Tribal heritage and wartime experience remained more important than any policy differences between candidates. When advising in Ashraf Ghani’s office in 2017, I wrote a paper reminding his staff of the success of Emmanuel Macron in putting together a party from nowhere that succeeded both in parliamentary and presidential elections in France. With an Afghan parliamentary election then coming up in 2018 and the presidential poll a year later, perhaps this could be a model. If Ghani ran a recognizable slate of candidates for parliament, that could be the springboard, providing a machine for the presidential poll. But opposition to political parties in Afghanistan runs deep, and the proposal had no traction. The reform-minded Daud Noorzai did try to run one hundred candidates in the parliamentary election who would be acknowledged as a Ghani bloc, but he quickly pulled out when it became clear that the election was more mired in corruption even than previous polls.

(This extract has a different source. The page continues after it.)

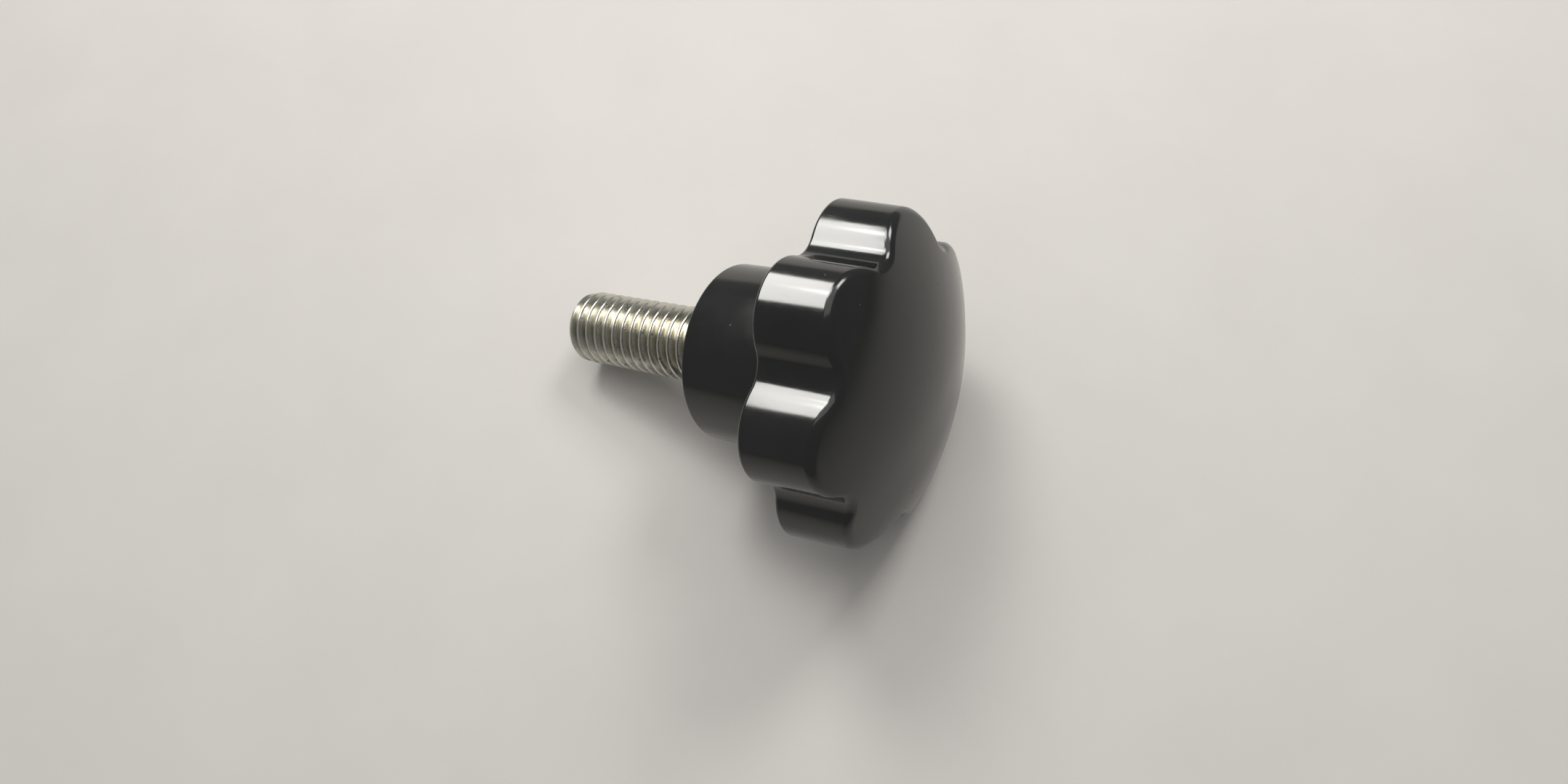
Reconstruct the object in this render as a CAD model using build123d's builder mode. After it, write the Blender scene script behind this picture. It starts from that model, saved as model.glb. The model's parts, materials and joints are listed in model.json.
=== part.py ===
from build123d import *
from math import acos, atan2, cos, degrees, hypot, pi, radians, sin, sqrt, tan
import os

# A seven-lobe thumb screw: a one-piece moulded knob with a steel stud set in its hub.
# Millimetres, +Z up. The screw lies as it comes to rest, on the tip of the stud and
# on two lobes, with the stud towards -X and the domed top towards +X.

# Stud: M8 x 1.25 steel, plated. The thread is drawn as a cylinder at its outer diameter.
stud_diameter = 7.9
stud_length = 20.0          # from the hub's end to the tip
point_length = 0.8          # lead-in at the tip
point_drop = 0.6            # how much the lead-in takes off the radius
shank_diameter = 7.1        # plain shank inside the plastic
anchor_depth = 9.0          # from the hub's end to the hidden hexagon head
anchor_across_flats = 13.0
anchor_height = 5.3

# Knob: hub, lobed grip and shallow dome, moulded in one.
hub_diameter = 18.1
hub_length = 11.4
grip_diameter = 32.7        # across the lobes, at the back face
wall_height = 7.0           # from the back face to the dome's edge
lobe_count = 7
lobe_radius = 5.26
valley_radius = 2.73
draft_angle = 3.0           # the wall narrows towards the dome
dome_height = 3.7
rim_radius = 1.0            # round between the wall and the dome
back_radius = 0.45          # round along the grip's back edge
hub_end_radius = 0.3        # round at the hub's free end
hub_root_radius = 0.5       # round where the hub meets the grip

# Each valley's arc is tangent to the arcs of the lobes beside it.
half_pitch = pi / lobe_count
lobe_offset = grip_diameter / 2 - lobe_radius
valley_offset = lobe_offset * cos(half_pitch) + sqrt(
    (lobe_radius + valley_radius) ** 2 - (lobe_offset * sin(half_pitch)) ** 2
)
lobe_sweep = atan2(
    valley_offset * sin(half_pitch), valley_offset * cos(half_pitch) - lobe_offset
)
valley_sweep = lobe_sweep - half_pitch

# The floor touches the stud just behind its lead-in, and the rounded back edge of the two
# lobes that stand half a pitch to each side of the lowest point.
stud_radius = stud_diameter / 2
draft = radians(draft_angle)
back_inset = back_radius * (1 + sin(draft)) / cos(draft)
foot_radius = lobe_offset * cos(half_pitch) + lobe_radius - back_inset
foot_drop = foot_radius - stud_radius
foot_run = stud_length + hub_length + back_radius - point_length
tilt = acos(-back_radius / hypot(foot_drop, foot_run)) - atan2(foot_run, foot_drop)

# The dome is a cap of a sphere over the grip's top edge.
dome_edge_radius = grip_diameter / 2 - wall_height * tan(draft)
dome_radius = (dome_edge_radius**2 + dome_height**2) / (2 * dome_height)
dome_top = stud_length + hub_length + wall_height + dome_height

# The stud's axis rises from its tip to the dome. The tip's upper edge and the dome's
# bulge are the two ends of the screw, and the origin lies under the middle of them.
tip_end = -(stud_radius - point_drop) * sin(tilt)
dome_end = (dome_top - dome_radius) * cos(tilt) + dome_radius
tip_x = -(tip_end + dome_end) / 2
tip_z = stud_radius * cos(tilt) - point_length * sin(tilt)
tip = Plane(
    origin=(tip_x, 0, tip_z), x_dir=(-sin(tilt), 0, cos(tilt)), z_dir=(cos(tilt), 0, sin(tilt))
)
screw_axis = Axis(tip.origin, tip.z_dir)
hub_end = tip.offset(stud_length)
anchor_face = hub_end.offset(anchor_depth)
grip_back = hub_end.offset(hub_length)
dome_centre = tip.offset(dome_top - dome_radius)

# Knob. The grip's outline is a ring of arcs, a lobe and a valley in turn.
with BuildPart() as knob:
    with BuildSketch(grip_back):
        with BuildLine():
            for lobe in range(lobe_count):
                turn = 2 * half_pitch * lobe
                CenterArc(
                    (lobe_offset * cos(turn), lobe_offset * sin(turn)),
                    lobe_radius,
                    degrees(turn - lobe_sweep),
                    degrees(2 * lobe_sweep),
                )
                turn += half_pitch
                CenterArc(
                    (valley_offset * cos(turn), valley_offset * sin(turn)),
                    valley_radius,
                    degrees(turn + pi + valley_sweep),
                    degrees(-2 * valley_sweep),
                )
        make_face()
    extrude(amount=wall_height + dome_height, taper=draft_angle)
    with Locations(dome_centre):
        Sphere(dome_radius, mode=Mode.INTERSECT)
    dome_face = faces().filter_by(GeomType.SPHERE)
    fillet(dome_face.edges().filter_by(GeomType.CIRCLE, reverse=True), rim_radius)
    back_face = faces().filter_by(GeomType.PLANE)
    fillet(back_face.edges(), back_radius)

    with BuildSketch(hub_end):
        Circle(hub_diameter / 2)
    extrude(amount=hub_length)
    hub_wall = faces().filter_by(GeomType.CYLINDER).sort_by(SortBy.AREA)[-1]
    fillet(hub_wall.edges().filter_by(GeomType.CIRCLE).sort_by(screw_axis)[-1], hub_root_radius)
    fillet(faces().sort_by(screw_axis)[0].edges(), hub_end_radius)

    # The plastic fills every space round the shank and the hidden head.
    with BuildSketch(hub_end):
        Circle(shank_diameter / 2)
    extrude(amount=anchor_depth, mode=Mode.SUBTRACT)
    with BuildSketch(hub_end):
        Circle(stud_radius)
    extrude(amount=stud_radius - shank_diameter / 2, taper=45, mode=Mode.SUBTRACT)
    with BuildSketch(anchor_face):
        RegularPolygon(anchor_across_flats / 2, 6, major_radius=False)
    extrude(amount=anchor_height, mode=Mode.SUBTRACT)

knob.part.label = "knob"

# Stud. The thread runs out at the hub, and inside the plastic a plain shank runs to a
# hexagon head, which keeps the stud from turning or pulling out.
with BuildPart() as threaded_stud:
    with BuildSketch(tip):
        Circle(stud_radius)
    extrude(amount=stud_length)
    thread_wall = faces().filter_by(GeomType.CYLINDER)[0]
    tip_edge = faces().sort_by(screw_axis)[0].edges()
    chamfer(tip_edge, point_length, point_drop, reference=thread_wall)
    with BuildSketch(hub_end):
        Circle(stud_radius)
    extrude(amount=stud_radius - shank_diameter / 2, taper=45)
    with BuildSketch(hub_end):
        Circle(shank_diameter / 2)
    extrude(amount=anchor_depth)
    with BuildSketch(anchor_face):
        RegularPolygon(anchor_across_flats / 2, 6, major_radius=False)
    extrude(amount=anchor_height)

threaded_stud.part.label = "threaded_stud"

os.makedirs("parts", exist_ok=True)
export_step(knob.part, "parts/knob.step")
export_step(threaded_stud.part, "parts/threaded_stud.step")
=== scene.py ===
import json
from math import atan2, ceil, cos, hypot, pi, radians, sin, sqrt, tan

import bmesh
import bpy
from mathutils import Matrix, Quaternion, Vector


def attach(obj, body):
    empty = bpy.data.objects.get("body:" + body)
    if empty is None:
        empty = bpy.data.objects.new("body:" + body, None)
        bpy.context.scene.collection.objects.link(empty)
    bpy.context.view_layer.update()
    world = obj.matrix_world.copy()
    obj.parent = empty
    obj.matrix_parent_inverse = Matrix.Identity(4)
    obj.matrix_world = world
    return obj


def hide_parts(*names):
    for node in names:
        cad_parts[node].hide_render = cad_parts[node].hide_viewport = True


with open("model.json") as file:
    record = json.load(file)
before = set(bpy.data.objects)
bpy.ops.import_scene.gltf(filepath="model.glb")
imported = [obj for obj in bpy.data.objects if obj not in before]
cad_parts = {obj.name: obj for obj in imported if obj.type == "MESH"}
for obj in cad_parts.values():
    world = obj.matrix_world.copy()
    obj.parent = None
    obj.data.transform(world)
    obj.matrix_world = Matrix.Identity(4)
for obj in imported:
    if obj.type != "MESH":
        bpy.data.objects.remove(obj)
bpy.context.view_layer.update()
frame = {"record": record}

# ---------------------------------------------------------------------------
# Threaded stud: M8 x 1.25 steel with a rolled thread, a turned lead-in at the tip and
# bright zinc plating. The knob is moulded round a plain shank and a hexagon head, whose
# form and size are guessed, since the plastic hides them.
mounts = {m["name"]: m for m in frame["record"]["mounts"]}
thread_mount = mounts["thread"]
thread_length = thread_mount["dims"]["length_mm"] / 1000
thread_radius = thread_mount["dims"]["r_mm"] / 1000
tip_length = 0.0008          # from the thread mount's end to the tip
stud_length = thread_length + tip_length
pitch = 0.00125
thread_depth = 0.000767
root_radius = thread_radius - thread_depth
lead_in = 0.0011
lead_drop = 0.0006
round_steps = 72             # facets round the thread and the shank
hidden_run = 0.0004          # how far the thread runs on inside the hub
neck_radius = root_radius - 0.0001
neck_bottom = -0.001
neck_top = 0.0002
head_overlap = 0.0003        # how far the shank runs into the head
shank_radius = 0.00355
shank_length = 0.009
head_flats = 0.013
head_height = 0.0053

# Each piece is modelled upright, with the hub's end at Z = 0 and the dome above it. Then
# it is laid on the line of the thread mount, which slopes down from the hub to the tip.
dome_way = -Vector(thread_mount["axis"])
hub_end = Vector(thread_mount["pos_m"]) + dome_way * thread_length / 2
side_way = Vector((0, -1, 0))
lobe_way = side_way.cross(dome_way)
lying = Matrix((lobe_way, side_way, dome_way)).transposed().to_4x4()
lying.translation = hub_end


def deselect():
    if bpy.context.object and bpy.context.object.mode == "EDIT":
        bpy.ops.object.mode_set(mode="OBJECT")
    bpy.ops.object.select_all(action="DESELECT")


def pick(piece):
    deselect()
    bpy.context.view_layer.objects.active = piece
    piece.select_set(True)


def select_in_edit(piece, mode, test):
    """In edit mode, select just the vertices, edges or faces that pass the test."""
    bpy.ops.mesh.select_mode(type=mode)
    bpy.ops.mesh.select_all(action="DESELECT")
    mesh = bmesh.from_edit_mesh(piece.data)
    items = {"VERT": mesh.verts, "EDGE": mesh.edges, "FACE": mesh.faces}[mode]
    for item in items:
        item.select_set(test(item))
    mesh.select_flush_mode()
    bmesh.update_edit_mesh(piece.data)


def add_modifier(piece, kind, **settings):
    """Add a modifier with these settings and apply it."""
    pick(piece)
    modifier = piece.modifiers.new(kind, kind)
    for name, value in settings.items():
        setattr(modifier, name, value)
    bpy.ops.object.modifier_apply(modifier=modifier.name)


def face_outward(piece):
    mesh = bmesh.new()
    mesh.from_mesh(piece.data)
    bmesh.ops.recalc_face_normals(mesh, faces=mesh.faces)
    if mesh.calc_volume(signed=True) < 0:
        bmesh.ops.reverse_faces(mesh, faces=mesh.faces)
    mesh.to_mesh(piece.data)
    mesh.free()


def lay_down(piece):
    pick(piece)
    piece.matrix_world = lying
    bpy.ops.object.transform_apply(location=True, rotation=True, scale=True)


# The thread's form over one pitch, as shares of the pitch and of the thread's depth:
# rounded root, flank, rounded crest, flank.
thread_form = [
    (0.00, 0.00), (0.06, 0.02), (0.12, 0.10), (0.20, 0.28), (0.30, 0.55), (0.375, 0.80),
    (0.42, 0.93), (0.46, 0.985), (0.50, 1.00), (0.54, 0.985), (0.58, 0.93), (0.625, 0.80),
    (0.70, 0.55), (0.80, 0.28), (0.88, 0.10), (0.94, 0.02), (1.00, 0.00),
]
spare_turns = 2.3            # the first turns are cut off at the tip
turns = ceil(stud_length / pitch) + 4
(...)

As incumbent, the 2019 election was Ghani’s to lose. In a traditional society, people asked why he needed to be replaced if he had not died, and voted accordingly. But he was vulnerable to attack. The rumor grew that his was a Pashtun-centric administration. A popular insult was that you had to be “LLE” to get on in the Arg—from the Pashtun provinces of Laghman or Logar and speak English. It was never true; even among senior staff, there was a balance of tribal identities. But the Arg were not proactive at combating falsehoods and telling their own story.